Director's Note 4/1/17

April 1, 2017

The turkeys like the rain. Or at least they are undaunted by it. A few minutes ago there were more than a dozen pecking at the earth outside my window, heads not so much bobbing as making staccato attacks on the sunflower shells beneath the birdfeeders. Their bodies—as if inured to all that head action--moved languidly, each bird stepping high and deliberately as it wove in and out, their formations briefly legible as circles or lines before they dissolved. The turkeys have moved off now, but some mornings one can see more than thirty of them, the toms large and sleek, fanning their tail feathers; the hens and jakes smaller, businesslike, less concerned with display.
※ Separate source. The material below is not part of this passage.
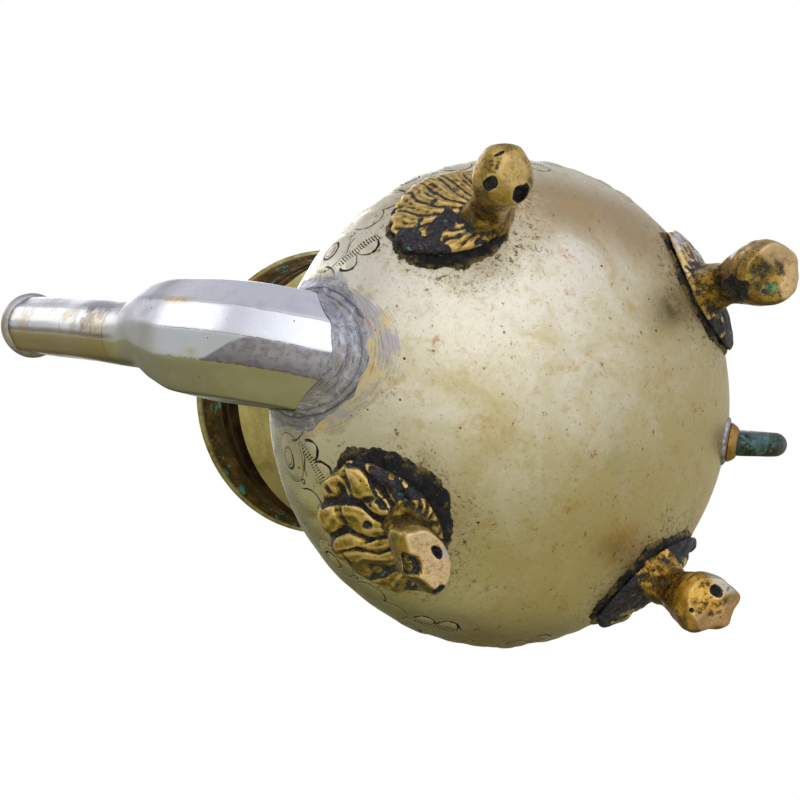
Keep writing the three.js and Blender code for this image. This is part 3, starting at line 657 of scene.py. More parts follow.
def grown(tree, points, settings):
    """Runs a Geometry Nodes tree on a line through points in mm, and returns a plain mesh."""
    line = bpy.data.meshes.new("line")
    edges = [(i, i + 1) for i in range(len(points) - 1)]
    line.from_pydata((np.asarray(points) * MM).tolist(), edges, [])
    holder = linked("holder", line)
    modifier = holder.modifiers.new("grow", "NODES")
    modifier.node_group = tree
    for item in tree.interface.items_tree:
        if item.in_out == "INPUT" and item.name in settings:
            modifier[item.identifier] = settings[item.name]
    mesh = applied(holder)
    outward(mesh)
    return mesh


LATHE = lathe_tree()


def turn_piece(name, profile, finish, slot, node, segments, wobble=0.0, seed=0, closed=True,
               move=None, body="pot"):
    """Places a solid of revolution about Z through [radius, height] points in mm."""
    profile = np.asarray(profile, float)
    if closed:
        profile = np.vstack([profile, profile[0]])
    points = np.column_stack([profile[:, 0], np.zeros(len(profile)), profile[:, 1]])
    mesh = grown(LATHE, points, {"Segments": segments, "Wobble": wobble * MM, "Seed": seed,
                 "Material": finish})
    if move:
        mesh.transform(move)
    place(name, mesh, finish, slot, node, body=body)

# %% [markdown]
# Neck, band and rim finishes: the neck is dull yellow brass with olive clouds, the recess of the
# band is full of dark brown polish with some orange rust, and the rim is brown and olive with
# turquoise where water stood.

# %% Finishes of the neck, the band and the rim


def dull_brass(name, bright, dark, accent, accent_share, low=0.3):
    f = Finish(name)
    clouds = f.noise(15, 1, 4, 0.6, warp=0.4)
    fine = f.noise(2.0, 2, 5, 0.7)
    rings = f.noise(0.5, 3, 2, 0.5, stretch=(0.05, 0.05, 1.0))
    f.base = f.mix((clouds + fine * 0.3).rise(0.5, 0.85), bright, dark)
    f.paint(rings.rise(0.45, 0.75, 0.0, 0.3), dark)
    f.paint(f.noise(7, 4, 5, 0.75).rise(0.64 - accent_share, 0.74), accent)
    pits = f.spots(3.5, 5).fall(0.05, 0.12) * f.noise(9, 6).rise(0.5, 0.6)
    f.paint(pits, "2a2012")
    roughness = fine * 0.25 + clouds * 0.2 + low
    height = clouds * 0.15 + fine * 0.04 + rings * 0.02 - pits * 0.1
    return f.done(roughness, height)


def weathered_rim(name):
    f = Finish(name)
    clouds = f.noise(9, 1, 5, 0.7, warp=0.4)
    fine = f.noise(1.6, 2, 5, 0.7)
    f.base = f.mix((clouds + fine * 0.3).rise(0.5, 0.8), "b4ad7c", "857a4a")
    deep = f.z.fall(190.8, 191.6)
    brown = f.mix(f.noise(5, 3, 5, 0.7).rise(0.46, 0.62), "382a18", "6e4a22")
    f.paint(deep * 0.9, brown)
    teal = f.noise(6, 4, 5, 0.75).rise(0.56, 0.63) * deep
    f.paint(teal, "4d9c9a")
    f.paint(f.noise(4, 7, 5, 0.75).rise(0.62, 0.7), "6a5a30")
    roughness = fine * 0.25 + clouds * 0.2 + deep * 0.2 + 0.26
    return f.done(roughness, clouds * 0.15 + fine * 0.08)


NECK_FINISH = dull_brass("neck_brass", "d2c588", "a89a5c", "8a8448", 0.02)
BAND_FINISH = dull_brass("dark_brass", "4c3a20", "241a12", "94552a", 0.07, 0.4)
RIM_FINISH = weathered_rim("rim_brass")
print("neck, band and rim finishes made")

# %% [markdown]
# The neck is a sleeve that laps into the body's mouth and flares. The band stands inside its top
# and steps out over the dark recess. The rim is a flared ring with a rolled edge.

# %% Neck, band and rim
NECK_FOOT, NECK_FLARE, FLARE_POWER = 44.7, 4.8, 1.7


def neck_radius(z):
    share = np.clip((np.asarray(z, float) - SHOULDER) / (NECK_TOP - SHOULDER), 0, 1)
    return NECK_FOOT + NECK_FLARE * share ** FLARE_POWER


heights = np.linspace(SHOULDER - 4, NECK_TOP, 40)
outer = np.column_stack([neck_radius(heights), heights])
inner = (outer - [SHEET, 0])[::-1]
turn_piece("neck_sleeve", [*outer, *inner], NECK_FINISH, "neck_brass", "neck", 200, 0.35, 1)

THROAT, RECESS, BAND_SHOULDER, BAND_TOP = 44.8, 46.8, 169.1, 179.6
INNER_RECESS = RECESS - 0.9
band = [(THROAT, NECK_TOP - 6), (RECESS, NECK_TOP - 6), (RECESS - 0.3, NECK_TOP + 1.0),
        (INNER_RECESS, NECK_TOP + 2.5), (INNER_RECESS, NECK_TOP + 6.5),
        (RECESS, BAND_SHOULDER - 0.4)]
moulding = [*spline([(47.1, -9.8), (48.1, -9.1), (48.6, -7.9), (48.5, -6.6), (47.9, -5.6)], 4),
            *spline([(47.8, -5.4), (47.5, -4.2), (47.5, -2.6), (47.9, -1.4)], 4),
            *spline([(48.1, -1.3), (48.6, -0.9), (48.5, -0.2)], 3), (48.2, 0.0)]
band += [(r, BAND_TOP + z) for r, z in moulding] + [(THROAT, BAND_TOP)]
turn_piece("turned_band", band, BAND_FINISH, "dark_brass", "neck_band", 200, 0.12, 2)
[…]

It is easy enough to lose track of the season—or the year—when bouncing between the varying timescales of scheduling, grant writing, and preparing final reports. We have just completed the spring/summer schedule, covering the months from April through August. Most things are now up on our web calendar, and the brochure should be available in physical form in a week or so. Sometimes the urgency of confirming the date of a workshop in far-off August overtakes one’s sense of the present; grants describing projects that will come together in 2018 transport one to the realm of unencumbered possibility; reporting on work accomplished may reveal a sudden insight that makes a project more meaningful, or a connection with other work clearer. But each day there are reminders of the present: the sounds of the kindergartners working with Naomi in the sunroom during their field trips, the narrator’s voice drifting in from the gallery, where Cecelia Condit’s Tales of a Future Past is screening, the puddles turning into lakes on the lawn.

And so we embark on April, a month still far enough off to hold unbounded promise: more green, more growth, more sunshine. We have three more book-related workshops in April with Carolyn Suneja (Sewing on Tapes and Simple Case Binding, April 8), Colin Matthes (Zine-Making, April 22), and Eddee Daniel (Using Online Self-Publishing Platforms, April 29). Leslie Perrino offers an enameling workshop on April 23—once you try this, it’s hard not to want to keep doing it—and Chuck Stebelton is back to lead a bird walk, guest Cecelia Condit in tow, early that morning. We hope you’ll join us on April 24 for International Sculpture Day. Debby Pagel of Eat Cake! is rendering one of the works in our collection in cake (which one do you think lends itself to the cake treatment?), and after many hours of admiring this production, we plan to cut and eat it at 3 pm.

You can scroll down to the bottom of this newsletter to get a taste of May activities, or head over to our web calendar to check out the next several months. Lynden’s Garden Series reboots in May, and covers a range of topics from beekeeping to natural pest control. Our extended Wednesday hours begin May 31, and artist-in-residence Sara Caron will enliven the first several with her hiking trail and pop-up information center/gift shop. June brings some returns and many beginnings. We partner once again with Woodland Pattern Book Center on another intensive writing workshop: Intersite: Geopoetics of the Constructed Landscape and Beyond with Jennifer Scappettone (June 6-9). Summer day camps begin June 12—and not to be alarmist, but these are filling up fast so don’t miss your chance to register. Danceworks Performance Company and Milwaukee Opera Theatre return on June 16 and 17 for Handel’s Bestiary (based on the Donna Leon book exploring the animals in Handel's arias), and the Danceworks campers will be here in July for a related family performance. The long-awaited Bonsai Exhibit, a collaboration with the Milwaukee Bonsai Society and the Milwaukee Bonsai Foundation, opens with a reception on June 18. Skipping all the way to late summer, you may want to save the date—August 24—for our annual Backyard Barbecue.

And though I made it sound like the spring/summer schedule was sewn up, we are always adding events. Keep your eyes peeled for additional Women’s Speaker Series engagements, free family days, and for an entire world of events generated by artists-in-residence Portia Cobb and Gary John Gresl.